Terrace Standard

12-13-2006

Gitxsan buy licence

 

A NATIVE-OWNED logging company is content to sell wood to a Vancouver Island pulp operation, but it looks forward to selling it to the Chinese company that wants to re-open the closed Prince Rupert pulp mill.

Gordon Sebastian of the Gitxsan Chief’s Office in the Hazeltons made the comment leading up to the purchase last week of a forest licence in the Hazeltons from the same Chinese company, Sun Wave Forest Products which is owned by the China Paper Group.

Newly-formed Gitxsan Forest Enterprises made a $250,000 down payment to Sun Wave Dec. 9, representing part of the total $1 million purchase price.

Sebastian said a re-opening of the former Skeena Cellulose pulp mill in Prince Rupert will boost the area’s economy.

“We met with them and it was pretty close to a guarantee that the mill will open,” he said, adding that China Paper has set an April 2007 date for the event.

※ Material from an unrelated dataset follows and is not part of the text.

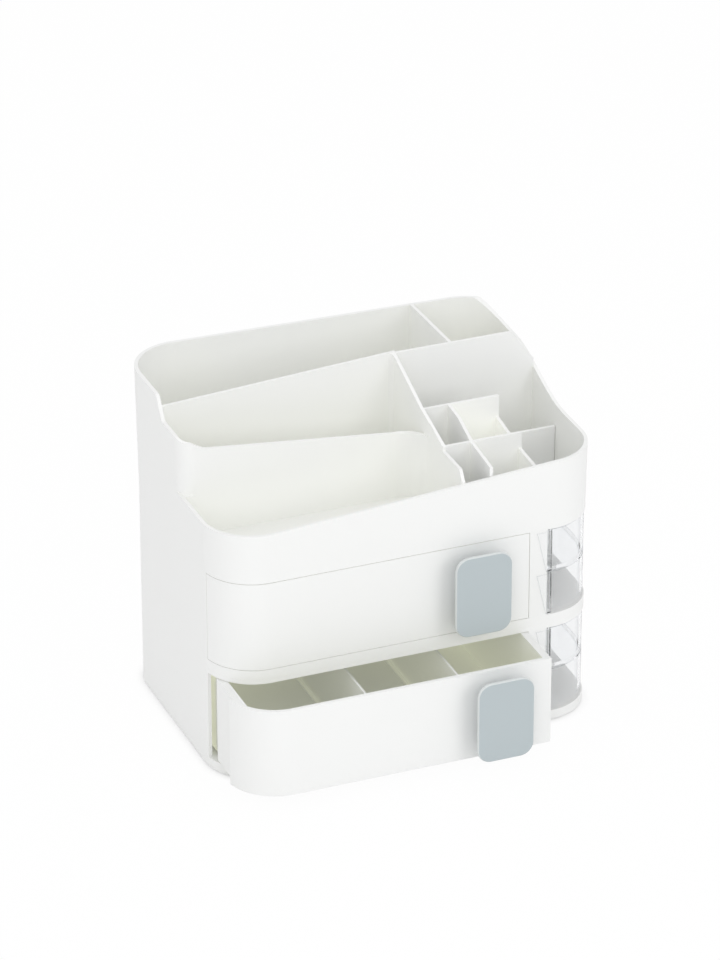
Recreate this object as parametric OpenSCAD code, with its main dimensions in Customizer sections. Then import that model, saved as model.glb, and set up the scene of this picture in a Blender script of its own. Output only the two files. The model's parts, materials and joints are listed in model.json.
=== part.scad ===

“It is a local pulp mill and will put local people back to work,” said Sebastian of the mill. But for now, he said the Gitxsan will sell their wood to companies such as Pope and Talbot, a major forest products producer, which will ship the fibre to its Harmac kraft mill near Nanaimo.

Sebastian anticipates putting nearly 100 people back to work very soon.

He said the Gitxsan have established a strong relationship with the Chinese .

“They made it clear they didn’t want to be in the logging business and that they simply wanted to buy the fibre,” Sebastian added of early meetings between the Gitxsan and the Chinese.